Addendum: I guess its a setting I have that causes these to be on my store page (account>prefrences>broadcasts) alternatively if you want to find a whole page of them Community>Broadcasts... they say live but I'm highly skeptical of that as I've seen the same folks playing a couple different games simultaneously dressed entirely differently talking about different stuff.
1
Tobias 1115~4Y
Interesting; this makes me wonder how much of Steam other people use that I'm not even aware of. Do you use it like a community site - like Reddit - where you scroll through some feed of recent activity or something? I've never seen these broadcasts since I've never seen anything community-related on Steam really; I just view the store pages occasionally! And even that's rare since I don't exactly browse games ever.

Maybe using it as a community is a great way to attract interest to games since people are going to be getting them from that site anyway, though it's odd that no indie devs I've seen talk about it in that way or suggest promoting there. I got the impression that it was nothing more that the place to finally sell the games in the end, after doing the promotion elsewhere.
0
kasheeste2133~4Y
Not particularly... I've discontinued using all social media be it reddit, facebook, twitter, what have you as I've found them to have been an incredibly negative force in my life. I don't need incessant whining or folks shamelessly shilling away. If I'm interested in a person or a project I can always follow directly as with you, alternatively I stumble around and look at whats in front of me.

This whole predicament reminds me of a slogan we used back when I was working in casino management (horrible industry, avoid at all costs) "We don't want people to gamble more, we don't want more people to gamble; but of those that do, we want them to gamble here." People don't go on youtube to watch a video about making beef wellington then stumble across a gameplay video and run off to buy it... it simply doesn't happen. On the contrary, people perusing the steam store are only there for one purpose; finding games to buy.

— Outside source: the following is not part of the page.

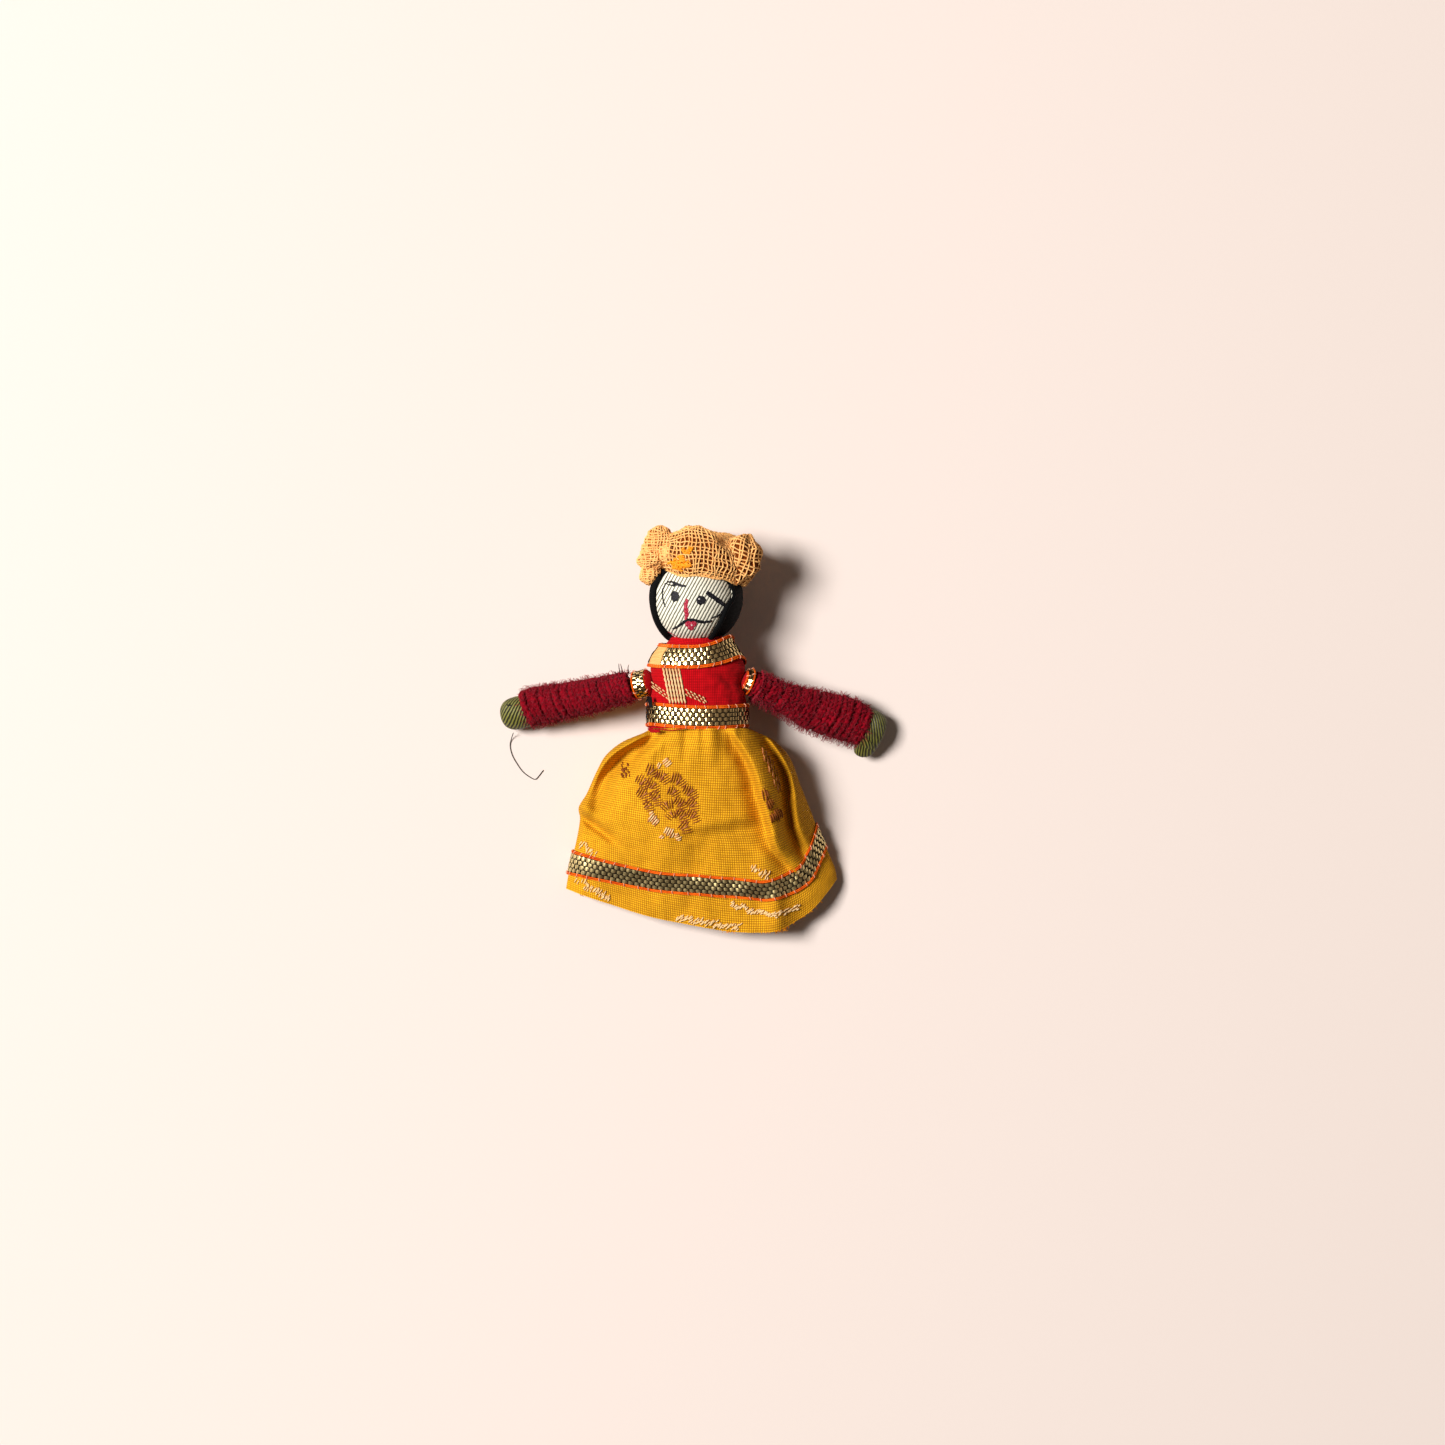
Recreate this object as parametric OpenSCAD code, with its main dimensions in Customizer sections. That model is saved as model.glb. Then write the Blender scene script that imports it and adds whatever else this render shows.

As for you not knowing of this feature I'm fairly certain it is new-ish, I've only started to notice it perhaps in the past 6 months or so but it makes perfect sense from all perspectives, the (potential)buyer gets to watch actual gameplay, not some store video with a catchy tune showing highlights that may or not reflect what the game is actually about without having to slog over to youtube and find a video that is actually informative not just some personality making a fool of themselves or speedrunner pretending like anyone cares. Easily informed customers make for more sales/less refunds making valve happy and our favorite indie devs rich.